What the exercise asks:
Below are entries. Copy exactly the lines running from the line that holds "addMesh('trouser_waistband', ringBand(seatSurface, GAP, GAP" to the line that holds "imported = [obj", with both ends included.

Dataset records:
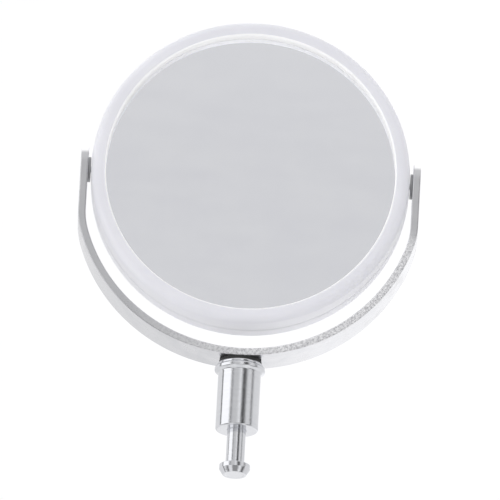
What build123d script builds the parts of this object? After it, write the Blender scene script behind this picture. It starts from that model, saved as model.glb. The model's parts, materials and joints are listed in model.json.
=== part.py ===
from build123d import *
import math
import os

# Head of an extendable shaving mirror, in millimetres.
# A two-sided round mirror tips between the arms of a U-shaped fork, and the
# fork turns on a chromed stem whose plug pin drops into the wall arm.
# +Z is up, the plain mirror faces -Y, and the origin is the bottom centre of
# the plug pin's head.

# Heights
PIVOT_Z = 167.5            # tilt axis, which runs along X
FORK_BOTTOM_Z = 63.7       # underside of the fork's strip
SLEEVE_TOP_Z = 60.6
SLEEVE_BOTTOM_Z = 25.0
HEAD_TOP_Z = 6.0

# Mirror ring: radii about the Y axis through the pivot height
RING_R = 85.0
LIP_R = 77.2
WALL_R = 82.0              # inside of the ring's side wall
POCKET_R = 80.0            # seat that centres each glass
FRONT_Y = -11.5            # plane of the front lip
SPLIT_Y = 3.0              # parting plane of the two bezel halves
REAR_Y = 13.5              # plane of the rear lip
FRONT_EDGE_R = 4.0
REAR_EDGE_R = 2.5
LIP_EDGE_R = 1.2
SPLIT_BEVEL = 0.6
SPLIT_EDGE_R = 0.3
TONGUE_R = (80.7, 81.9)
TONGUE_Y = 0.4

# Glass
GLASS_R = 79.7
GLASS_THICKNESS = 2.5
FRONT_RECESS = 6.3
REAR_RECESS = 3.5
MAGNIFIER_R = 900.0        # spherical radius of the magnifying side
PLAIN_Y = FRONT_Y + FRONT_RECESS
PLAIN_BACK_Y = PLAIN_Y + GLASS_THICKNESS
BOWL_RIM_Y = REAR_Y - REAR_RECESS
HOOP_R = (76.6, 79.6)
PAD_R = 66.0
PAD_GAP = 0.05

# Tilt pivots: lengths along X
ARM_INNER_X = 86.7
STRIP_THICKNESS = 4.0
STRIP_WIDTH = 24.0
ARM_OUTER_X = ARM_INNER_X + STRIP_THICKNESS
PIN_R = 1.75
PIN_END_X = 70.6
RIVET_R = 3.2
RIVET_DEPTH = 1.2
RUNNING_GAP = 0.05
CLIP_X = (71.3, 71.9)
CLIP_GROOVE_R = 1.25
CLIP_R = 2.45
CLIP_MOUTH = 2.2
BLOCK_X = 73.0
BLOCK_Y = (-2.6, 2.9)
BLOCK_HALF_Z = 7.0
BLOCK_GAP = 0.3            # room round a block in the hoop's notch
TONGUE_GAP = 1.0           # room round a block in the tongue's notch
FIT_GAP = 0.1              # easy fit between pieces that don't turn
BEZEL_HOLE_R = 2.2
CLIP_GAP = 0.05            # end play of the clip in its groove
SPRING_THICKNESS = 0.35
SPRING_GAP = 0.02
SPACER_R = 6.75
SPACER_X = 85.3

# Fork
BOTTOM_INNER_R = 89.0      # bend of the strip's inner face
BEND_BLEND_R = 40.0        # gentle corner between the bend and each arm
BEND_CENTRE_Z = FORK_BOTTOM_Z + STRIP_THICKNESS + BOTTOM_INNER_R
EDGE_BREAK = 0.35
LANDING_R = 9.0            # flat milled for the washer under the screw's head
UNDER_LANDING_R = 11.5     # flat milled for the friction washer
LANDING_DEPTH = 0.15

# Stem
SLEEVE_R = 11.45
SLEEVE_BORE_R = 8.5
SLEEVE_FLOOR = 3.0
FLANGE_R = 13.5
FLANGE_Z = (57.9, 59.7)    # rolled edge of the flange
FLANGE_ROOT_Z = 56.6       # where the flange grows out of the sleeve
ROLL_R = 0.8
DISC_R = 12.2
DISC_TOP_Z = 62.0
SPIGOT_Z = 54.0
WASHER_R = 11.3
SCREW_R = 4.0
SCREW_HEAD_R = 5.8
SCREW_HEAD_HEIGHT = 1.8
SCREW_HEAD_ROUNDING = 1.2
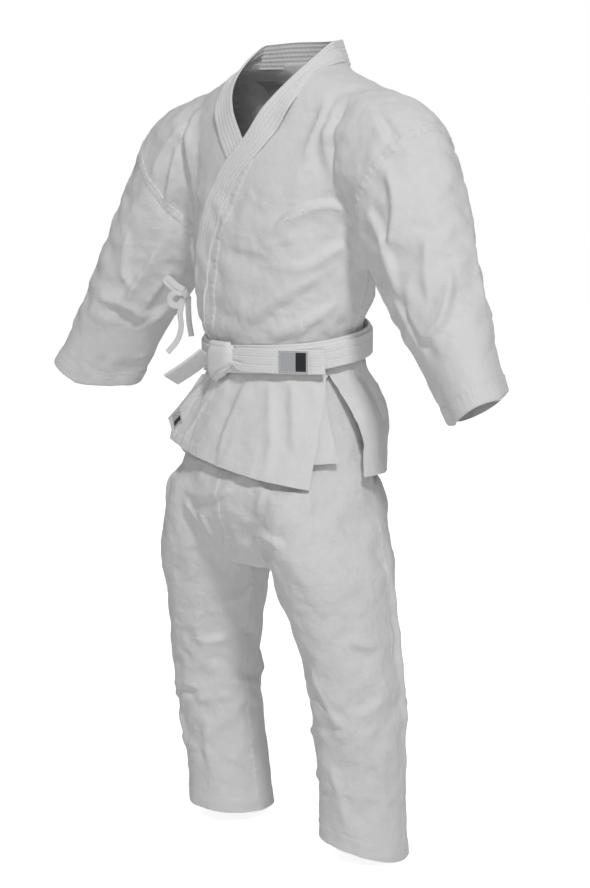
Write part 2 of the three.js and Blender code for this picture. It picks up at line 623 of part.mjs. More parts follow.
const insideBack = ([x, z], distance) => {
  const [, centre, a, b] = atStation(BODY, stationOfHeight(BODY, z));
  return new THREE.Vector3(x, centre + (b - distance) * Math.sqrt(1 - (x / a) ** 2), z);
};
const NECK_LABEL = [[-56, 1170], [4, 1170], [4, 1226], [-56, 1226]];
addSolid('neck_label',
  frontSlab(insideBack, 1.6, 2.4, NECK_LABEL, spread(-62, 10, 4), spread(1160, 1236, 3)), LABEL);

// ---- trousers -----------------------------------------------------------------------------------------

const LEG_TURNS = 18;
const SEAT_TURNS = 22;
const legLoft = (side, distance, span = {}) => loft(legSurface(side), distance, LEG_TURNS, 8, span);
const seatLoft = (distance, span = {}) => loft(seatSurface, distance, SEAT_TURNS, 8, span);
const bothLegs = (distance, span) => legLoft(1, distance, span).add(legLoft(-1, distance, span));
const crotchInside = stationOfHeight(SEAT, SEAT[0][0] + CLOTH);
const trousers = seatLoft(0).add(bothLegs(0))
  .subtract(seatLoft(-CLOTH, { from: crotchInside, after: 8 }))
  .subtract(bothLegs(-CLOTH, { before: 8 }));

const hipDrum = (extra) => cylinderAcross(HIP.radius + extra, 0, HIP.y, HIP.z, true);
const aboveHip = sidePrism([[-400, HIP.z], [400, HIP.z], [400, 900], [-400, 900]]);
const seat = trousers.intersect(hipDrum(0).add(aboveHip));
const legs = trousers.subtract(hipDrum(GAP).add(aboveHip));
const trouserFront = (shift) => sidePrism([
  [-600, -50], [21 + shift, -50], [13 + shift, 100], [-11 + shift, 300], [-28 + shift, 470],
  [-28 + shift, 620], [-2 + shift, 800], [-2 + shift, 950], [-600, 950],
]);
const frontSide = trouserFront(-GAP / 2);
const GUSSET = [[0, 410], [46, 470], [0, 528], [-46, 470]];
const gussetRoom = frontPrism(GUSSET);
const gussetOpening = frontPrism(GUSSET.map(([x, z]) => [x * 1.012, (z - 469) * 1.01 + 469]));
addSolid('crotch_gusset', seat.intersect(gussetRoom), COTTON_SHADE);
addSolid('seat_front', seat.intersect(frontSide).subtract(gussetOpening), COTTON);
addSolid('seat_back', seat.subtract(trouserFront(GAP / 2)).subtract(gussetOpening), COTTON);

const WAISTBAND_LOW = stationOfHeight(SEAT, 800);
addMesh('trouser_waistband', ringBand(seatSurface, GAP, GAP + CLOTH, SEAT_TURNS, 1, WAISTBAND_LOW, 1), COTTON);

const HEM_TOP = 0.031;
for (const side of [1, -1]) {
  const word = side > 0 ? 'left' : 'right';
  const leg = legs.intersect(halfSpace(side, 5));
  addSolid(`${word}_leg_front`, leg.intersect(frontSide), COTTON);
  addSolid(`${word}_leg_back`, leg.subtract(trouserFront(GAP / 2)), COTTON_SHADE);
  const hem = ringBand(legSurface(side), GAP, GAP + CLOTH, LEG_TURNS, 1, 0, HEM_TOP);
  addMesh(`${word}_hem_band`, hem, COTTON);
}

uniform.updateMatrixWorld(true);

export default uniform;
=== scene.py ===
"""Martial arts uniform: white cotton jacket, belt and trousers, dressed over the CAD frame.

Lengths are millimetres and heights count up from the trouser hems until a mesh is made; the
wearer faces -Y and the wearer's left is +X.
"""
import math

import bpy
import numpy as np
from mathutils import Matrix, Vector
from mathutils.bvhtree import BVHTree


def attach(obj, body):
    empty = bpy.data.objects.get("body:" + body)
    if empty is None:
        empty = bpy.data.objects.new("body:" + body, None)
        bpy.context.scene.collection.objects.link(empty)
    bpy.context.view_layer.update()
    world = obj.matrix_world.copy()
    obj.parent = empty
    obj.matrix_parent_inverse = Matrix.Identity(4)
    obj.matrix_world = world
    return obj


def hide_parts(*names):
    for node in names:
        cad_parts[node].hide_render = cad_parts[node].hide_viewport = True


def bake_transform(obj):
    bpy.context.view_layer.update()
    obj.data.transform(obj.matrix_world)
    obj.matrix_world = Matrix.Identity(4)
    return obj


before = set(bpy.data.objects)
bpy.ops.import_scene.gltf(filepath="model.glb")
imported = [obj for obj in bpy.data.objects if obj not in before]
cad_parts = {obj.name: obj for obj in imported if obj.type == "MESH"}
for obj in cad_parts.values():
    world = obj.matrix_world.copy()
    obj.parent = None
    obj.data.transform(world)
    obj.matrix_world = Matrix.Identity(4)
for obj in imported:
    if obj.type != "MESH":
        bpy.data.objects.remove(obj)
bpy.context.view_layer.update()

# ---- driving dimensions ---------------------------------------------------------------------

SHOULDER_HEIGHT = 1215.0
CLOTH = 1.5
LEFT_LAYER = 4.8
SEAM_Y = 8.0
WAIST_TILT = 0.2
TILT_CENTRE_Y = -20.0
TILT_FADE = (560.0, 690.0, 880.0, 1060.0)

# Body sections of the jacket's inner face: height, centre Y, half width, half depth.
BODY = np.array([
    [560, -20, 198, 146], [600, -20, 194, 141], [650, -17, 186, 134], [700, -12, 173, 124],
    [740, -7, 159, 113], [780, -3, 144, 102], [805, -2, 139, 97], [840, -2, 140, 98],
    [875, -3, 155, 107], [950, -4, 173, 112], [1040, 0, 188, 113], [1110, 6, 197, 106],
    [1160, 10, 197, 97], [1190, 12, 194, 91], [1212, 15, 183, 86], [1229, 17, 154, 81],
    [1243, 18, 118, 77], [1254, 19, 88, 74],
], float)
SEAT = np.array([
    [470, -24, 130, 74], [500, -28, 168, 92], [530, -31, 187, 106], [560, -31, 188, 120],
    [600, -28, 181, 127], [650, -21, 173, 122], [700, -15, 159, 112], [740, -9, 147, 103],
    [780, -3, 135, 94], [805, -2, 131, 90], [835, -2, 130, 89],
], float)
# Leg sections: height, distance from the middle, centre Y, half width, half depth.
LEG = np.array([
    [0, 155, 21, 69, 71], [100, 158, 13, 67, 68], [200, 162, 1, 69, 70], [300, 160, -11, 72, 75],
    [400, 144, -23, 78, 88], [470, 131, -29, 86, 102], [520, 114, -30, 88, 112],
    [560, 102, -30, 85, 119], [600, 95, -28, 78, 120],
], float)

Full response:
addMesh('trouser_waistband', ringBand(seatSurface, GAP, GAP + CLOTH, SEAT_TURNS, 1, WAISTBAND_LOW, 1), COTTON);

const HEM_TOP = 0.031;
for (const side of [1, -1]) {
  const word = side > 0 ? 'left' : 'right';
  const leg = legs.intersect(halfSpace(side, 5));
  addSolid(`${word}_leg_front`, leg.intersect(frontSide), COTTON);
  addSolid(`${word}_leg_back`, leg.subtract(trouserFront(GAP / 2)), COTTON_SHADE);
  const hem = ringBand(legSurface(side), GAP, GAP + CLOTH, LEG_TURNS, 1, 0, HEM_TOP);
  addMesh(`${word}_hem_band`, hem, COTTON);
}

uniform.updateMatrixWorld(true);

export default uniform;
=== scene.py ===
"""Martial arts uniform: white cotton jacket, belt and trousers, dressed over the CAD frame.

Lengths are millimetres and heights count up from the trouser hems until a mesh is made; the
wearer faces -Y and the wearer's left is +X.
"""
import math

import bpy
import numpy as np
from mathutils import Matrix, Vector
from mathutils.bvhtree import BVHTree


def attach(obj, body):
    empty = bpy.data.objects.get("body:" + body)
    if empty is None:
        empty = bpy.data.objects.new("body:" + body, None)
        bpy.context.scene.collection.objects.link(empty)
    bpy.context.view_layer.update()
    world = obj.matrix_world.copy()
    obj.parent = empty
    obj.matrix_parent_inverse = Matrix.Identity(4)
    obj.matrix_world = world
    return obj


def hide_parts(*names):
    for node in names:
        cad_parts[node].hide_render = cad_parts[node].hide_viewport = True


def bake_transform(obj):
    bpy.context.view_layer.update()
    obj.data.transform(obj.matrix_world)
    obj.matrix_world = Matrix.Identity(4)
    return obj


before = set(bpy.data.objects)
bpy.ops.import_scene.gltf(filepath="model.glb")
imported = [obj for obj in bpy.data.objects if obj not in before]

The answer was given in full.